Once finished, the wine is topped up and left on the gross leaves until ready to bottle. For bottling there is a light filtration and minimum SO2 used – ranging from 10 to 100 ppm. Most wines are designed to age for many years before drinking.
Large Oak Fermentation Barrels at Marcel Deiss |
About Marcel Deiss Winery – “Going Back to the Old Ways”
We continued to tour the winery, and Marie-Helene told us more about the domaine. Michel-Jean’s ancestors have been making wine in the area since 1744, but he worked in several other professions before settling down to take over the domaine. Now they have 30 hectares of vineyards and produce around 10,000 cases per year. They are biodynamic and have 17 employees.
The main philosophy is to “go back to the old ways of making wine in Alsace. “ Marie-Helene told us that they had found some old papers in a building when they purchased the property. The papers described some of the wines that were made in the 1800’s, as being very long lasting and that they traveled well. She explained that this was due to the high acid and tannins that came from the old field blends. It became their desire to recreate and honor the past traditions of winemaking in the region. Therefore they focus on field blends, with up to 13 different varietals, made in the most natural way possible.
Some of the Single Vineyard Field Blend Wines of Marcel Deiss |
Tasting the Unique Field Blends of Marcel Deiss
Back in the tasting room, we were treated once another to over twenty wines (this must be an Alsatian thing!). The wine ranged from exquisite to complex, with a few bordering on bizarre – but they all clearly communicated the unique personality of the vineyard from which they came.

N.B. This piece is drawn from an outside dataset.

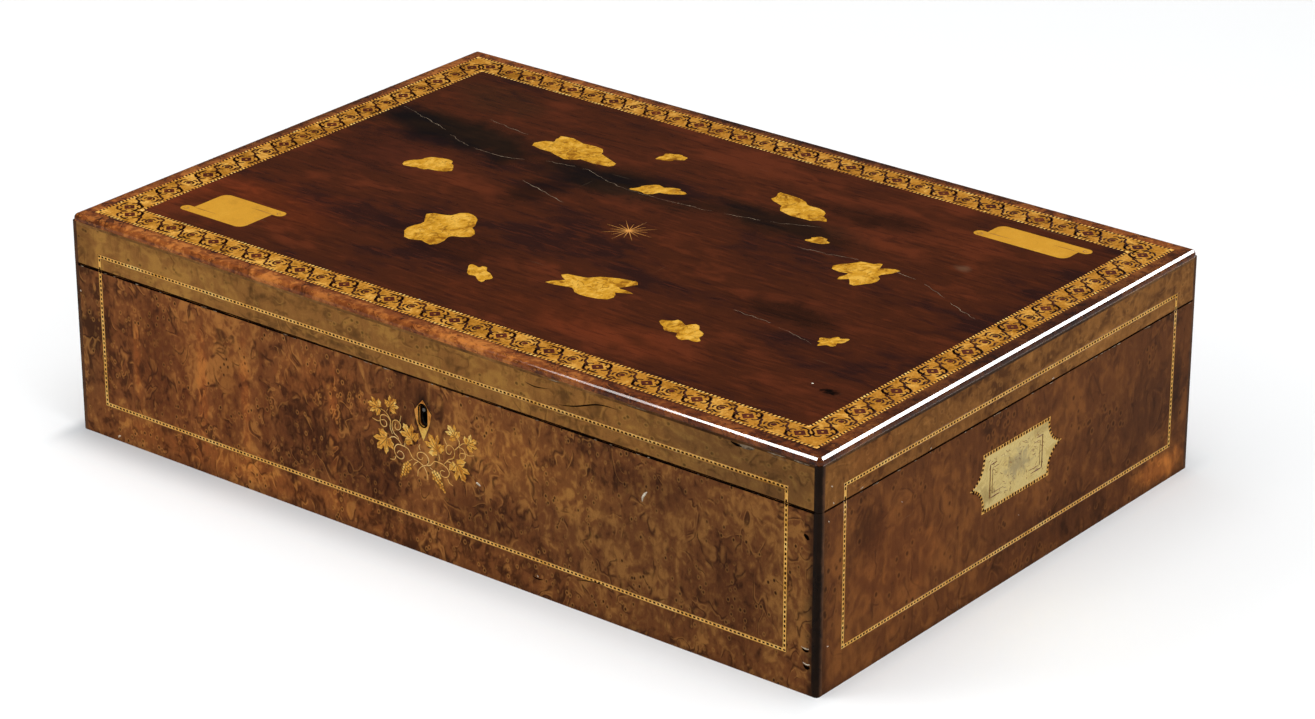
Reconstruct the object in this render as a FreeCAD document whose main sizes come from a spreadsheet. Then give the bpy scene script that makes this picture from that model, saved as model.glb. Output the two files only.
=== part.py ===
import FreeCAD, Part

import math
import os
import random
import re

import Sketcher

# A marquetry box for papers: a veneered case and a hinged lid with a box lock.
# Millimetres. The origin is under the middle of the box, +Z is up, the front faces -Y.

# ---------------------------------------------------------------- driving sizes

SIZES = {
    # whole box
    "box_length": (600.0, "outside, along X"),
    "box_depth": (400.0, "outside, along Y"),
    "box_height": (152.0, "closed, with the lid"),
    "lid_height": (34.0, "from the rim of the case to the top"),
    "seat_gap": (0.3, "lid's lower edge above the rim"),
    "board_thick": (10.0, "carcase boards"),
    "veneer_thick": (1.0, "veneers and what is inlaid in them"),
    "bottom_thick": (8.0, "bottom board"),
    "inlay_proud": (0.05, "how far an inlay stands above its veneer"),
    # corners and chequer lines of the sides
    "corner_size": (4.5, "side of the square corner edging"),
    "corner_round": (2.4, "radius of its outer corner"),
    "stringing_inset": (22.5, "from the edges of each side to the chequer line"),
    "stringing_width": (3.0, "width of the chequer line"),
    # lid
    "moulding_height": (4.7, "rounded edge round the top"),
    "moulding_setback": (0.5, "its outer face behind the sides"),
    "moulding_round": (3.2, "its radius"),
    "edge_line_height": (1.6, "black line under the moulding"),
    "panel_thick": (9.0, "top board"),
    "border_width": (22.0, "marquetry border with its two dotted lines"),
    "border_line_width": (1.5, "each dotted line"),
    # keyhole and its inlay
    "keyhole_drop": (24.0, "middle of the keyhole below the rim"),
    "keyhole_length": (14.5, "top to bottom"),
    "keyhole_width": (6.0, "side to side"),
    "kite_width": (13.6, "escutcheon at its shoulders"),
    "kite_rise": (10.6, "its top above the keyhole's middle"),
    "kite_shoulder": (2.4, "its shoulders above the keyhole's middle"),
    "kite_waist": (9.6, "its waist below the keyhole's middle"),
    "kite_waist_width": (6.4, "its width there"),
    "kite_drop": (17.0, "its lower point below the keyhole's middle"),
    "kite_curve": (36.0, "radius of its flanks"),
    # side plates
    "plaque_drop": (43.0, "middle of the plates below the rim"),
    "plaque_body": (67.4, "plate between its shoulders"),
    "plaque_span": (92.0, "plate from point to point"),
    "plaque_rise": (34.8, "plate top to bottom"),
    "plaque_curve": (17.0, "radius of its hollow ends"),
    "plaque_line": (2.3, "chequer line round the plate"),
    # scrolls on the lid, a wide one and a tall one
    "scroll_curl": (7.2, "how far a rolled end sticks out"),
    "scroll_roll": (8.0, "height of a rolled end"),
    "scroll_round": (6.0, "radius of the plain corners"),
    "tall_scroll_length": (48.5, "front left scroll, without its curls"),
    "tall_scroll_height": (37.2, "front left scroll"),
    "tall_scroll_side": (46.0, "its middle from the border on the left"),
    "tall_scroll_front": (35.0, "its middle from the border in front"),
    "wide_scroll_length": (63.8, "back right scroll, without its curls"),
    "wide_scroll_height": (23.5, "back right scroll"),
    "wide_scroll_side": (55.0, "its middle from the border on the right"),
    "wide_scroll_back": (23.0, "its middle from the border at the back"),
    # compass star
    "star_radius": (18.0, "long rays"),
    "star_short": (12.5, "short rays"),
    "star_core": (1.5, "root circle of the rays"),
    # linings
    "lining_thick": (1.2, "cloth on card"),
    "lining_drop": (3.0, "wall linings below the rim"),
    "lining_window": (1.5, "lining clear of the lock plate"),
    # lock
    "lock_width": (64.0, "lock case"),
    "lock_height": (44.0, "lock case below the rim"),
    "lock_depth": (8.0, "into the front board from inside"),
    "lock_wall": (1.2, "lock case walls"),
    "lock_flange": (7.0, "cover plate and faceplate past the lock case, each side"),
    "lock_plate_height": (50.0, "cover plate below the rim"),
    "lock_plate_thick": (1.2, "cover plate"),
    "lock_clearance": (0.2, "round the lock case in its pocket"),
    "faceplate_thick": (1.5, "plate let into the rim, and the lid's plate"),
    "faceplate_margin": (1.4, "wood left between the plates and the veneer"),
    "drill_pin_radius": (1.2, "pin that a hollow key turns on"),
    "drill_pin_rise": (3.6, "above the keyhole's middle"),
    "drill_pin_sink": (1.0, "its tip behind the front face"),
    # studs of the lid plate and the bolt that hooks them
    "stud_inset": (14.0, "each stud's middle from the end of the lock case"),
    "stud_width": (7.0, "along X"),
    "stud_thick": (3.0, "along Y"),
    "stud_length": (8.5, "below the lid's lower edge"),
    "stud_lip": (1.8, "under the notch"),
    "notch_height": (3.0, "for the bolt's hook"),
    "notch_depth": (4.0, "into the stud"),
    "slot_play": (0.5, "round a stud in the faceplate"),
    "bolt_play": (0.3, "bolt clear of its neighbours"),
    "bolt_travel": (3.2, "unlocked to locked"),
    "bolt_bar": (7.0, "height of the bar"),
    "bolt_column": (4.0, "width of a hook's column"),
    "bolt_run": (0.15, "bolt clear of the lock case's front"),
    "talon_width": (7.0, "notch for the key"),
    "talon_depth": (3.6, "its height"),
    "spring_thick": (0.5, "bow spring"),
    "spring_span": (16.0, "between its feet"),
    "spring_place": (4.0, "its middle along X"),
    # hinges
    "hinge_inset": (110.0, "middle of each hinge from the end of the box"),
    "hinge_length": (60.0, "each hinge"),
    "leaf_thick": (1.5, "each leaf"),
    "leaf_width": (10.0, "let into the wood"),
    "pivot_out": (0.5, "pin's middle behind the back face"),
    "knuckle_radius": (3.0, "outside"),
    "knuckle_clearance": (0.3, "round a knuckle"),
    "knuckle_gap": (0.3, "between knuckles"),
    "pin_radius": (1.3, "hinge pin"),
    "pin_play": (0.05, "pin in the knuckles"),
    # screws
    "head_radius": (2.4, "countersunk heads"),
    "head_depth": (1.4, "depth of the cone"),
    "shank_radius": (1.2, "under the head"),
    "driver_slot": (0.6, "width of the slot"),
    "driver_depth": (0.5, "depth of the slot"),
    "hinge_screw": (9.0, "length"),
    "hinge_screw_pitch": (20.0, "three in each leaf"),
    "hinge_screw_inset": (6.5, "from the back face"),
    "plate_screw": (7.0, "length, lock and lid plates"),
    "cover_screw_high": (14.0, "upper cover plate screws below the rim"),
    "cover_screw_low": (43.0, "lower ones below the rim"),
    "bottom_screw": (20.0, "length"),
}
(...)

Each wine was name for the vineyard, and the varietal was not listed on the bottle, since they were field blends. A few of my favorites included:
Langenberg 2014 – Delicate white flower nose. Melon and kiwi on palate. Lovely! Vineyard on granite base.
Grasberg 2011 – Hint of diesel on nose. Palate with nuts, apricot, and hint of curry. Great acidity, complex. Vineyard on red limestone.
Burg 2011 – Very complex nose of herbs, nuts, muted fruit. Refreshing acid. Very long. Made from 13 different grape varietals. Purchased this one!
Altenberg de Bergheim 2004 – tight with racy acidity. Complex herbs, mineral and honey spice finish. Wow!
Schoenenbourg 2011– Floral and mineral nose. Follows through on palate with salty edge. Great texture, Elegant, mesmerizing. 100% riesling. We were told that this wine will last for 3 weeks after opening!